● Given request:
Print every line of the listing exactly, please.

########################################

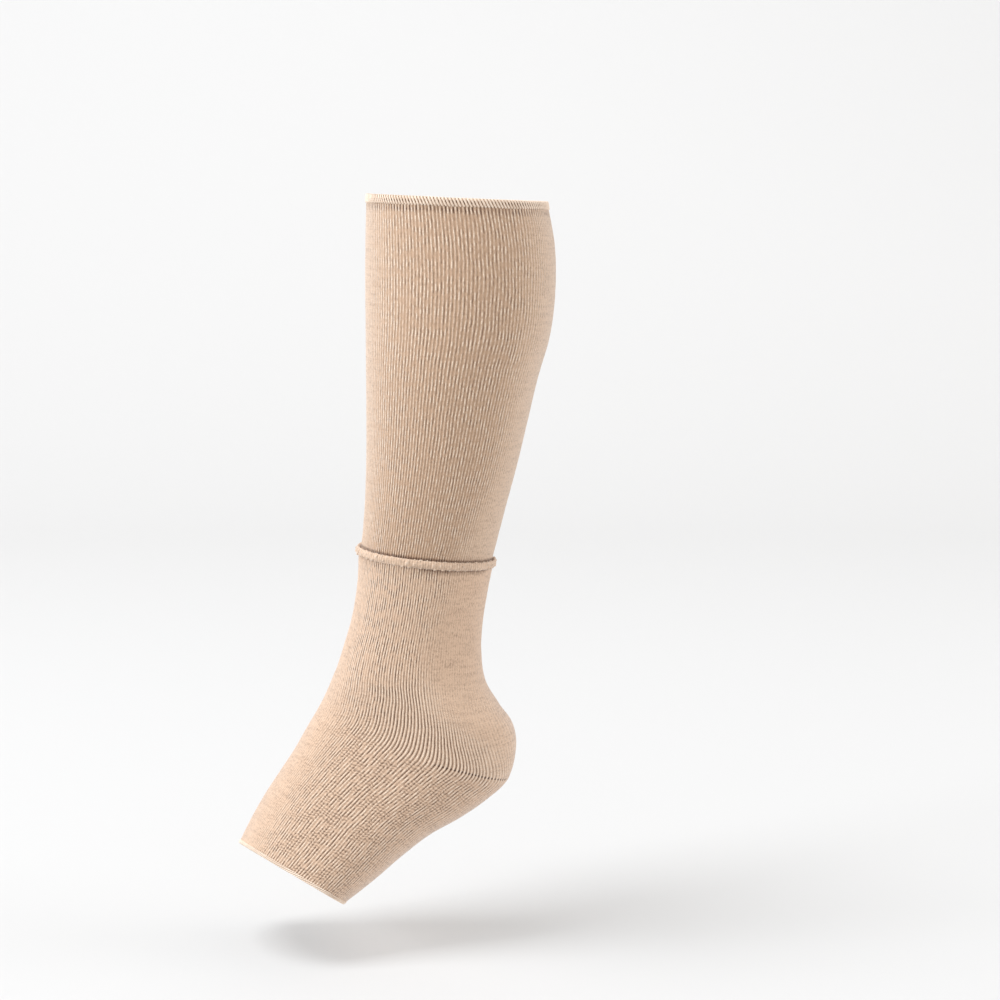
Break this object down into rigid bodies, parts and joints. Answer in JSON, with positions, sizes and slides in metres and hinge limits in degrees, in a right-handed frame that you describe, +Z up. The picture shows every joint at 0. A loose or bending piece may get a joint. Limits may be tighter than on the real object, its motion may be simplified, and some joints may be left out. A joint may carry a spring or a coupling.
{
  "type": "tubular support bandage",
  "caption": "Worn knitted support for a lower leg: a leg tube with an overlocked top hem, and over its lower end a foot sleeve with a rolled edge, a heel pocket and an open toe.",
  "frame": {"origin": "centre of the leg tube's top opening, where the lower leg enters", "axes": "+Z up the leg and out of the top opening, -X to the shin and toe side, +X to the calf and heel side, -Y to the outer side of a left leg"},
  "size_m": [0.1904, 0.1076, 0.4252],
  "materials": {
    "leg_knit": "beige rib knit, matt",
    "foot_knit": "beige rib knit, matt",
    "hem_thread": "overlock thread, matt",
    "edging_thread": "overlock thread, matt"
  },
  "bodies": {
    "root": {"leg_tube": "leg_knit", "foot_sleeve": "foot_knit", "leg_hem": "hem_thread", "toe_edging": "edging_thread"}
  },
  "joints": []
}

########################################

● Written solution:
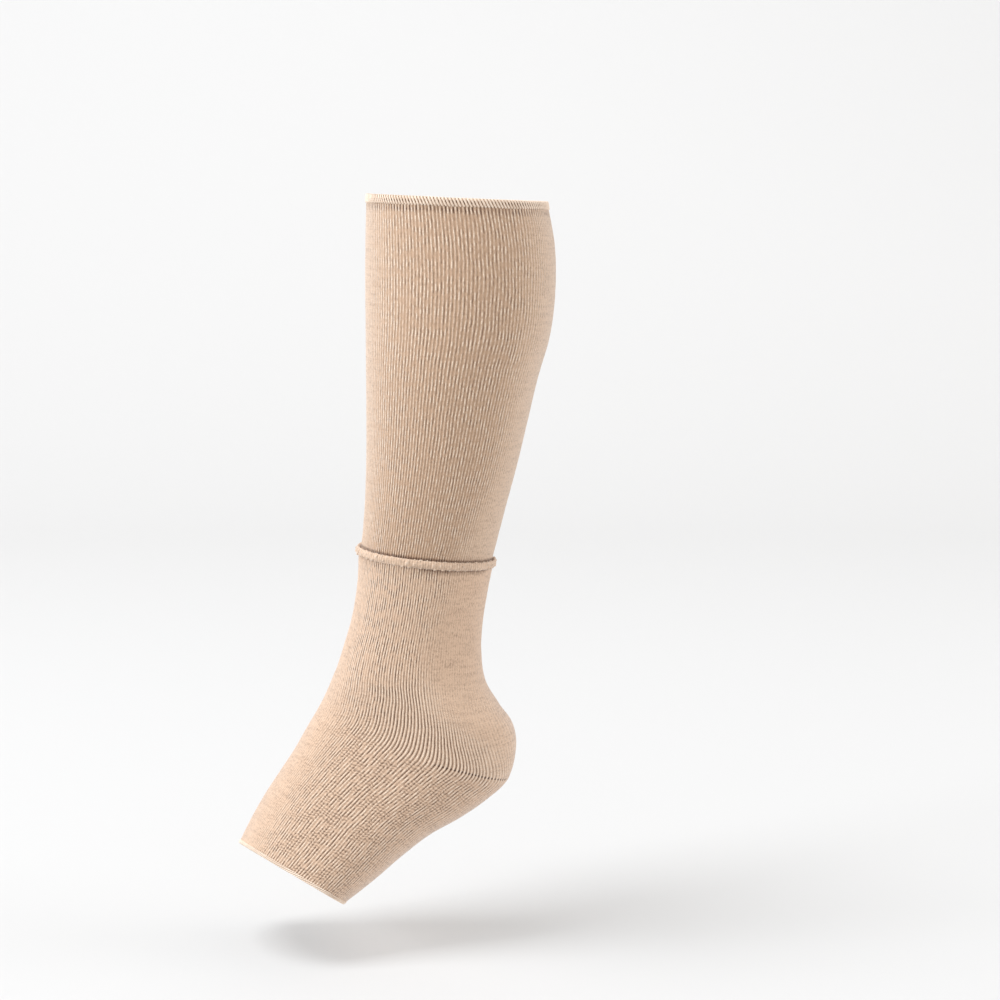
Break this object down into rigid bodies, parts and joints. Answer in JSON, with positions, sizes and slides in metres and hinge limits in degrees, in a right-handed frame that you describe, +Z up. The picture shows every joint at 0. A loose or bending piece may get a joint. Limits may be tighter than on the real object, its motion may be simplified, and some joints may be left out. A joint may carry a spring or a coupling.
{
  "type": "tubular support bandage",
  "caption": "Worn knitted support for a lower leg: a leg tube with an overlocked top hem, and over its lower end a foot sleeve with a rolled edge, a heel pocket and an open toe.",
  "frame": {"origin": "centre of the leg tube's top opening, where the lower leg enters", "axes": "+Z up the leg and out of the top opening, -X to the shin and toe side, +X to the calf and heel side, -Y to the outer side of a left leg"},
  "size_m": [0.1904, 0.1076, 0.4252],
  "materials": {
    "leg_knit": "beige rib knit, matt",
    "foot_knit": "beige rib knit, matt",
    "hem_thread": "overlock thread, matt",
    "edging_thread": "overlock thread, matt"
  },
  "bodies": {
    "root": {"leg_tube": "leg_knit", "foot_sleeve": "foot_knit", "leg_hem": "hem_thread", "toe_edging": "edging_thread"}
  },
  "joints": []
}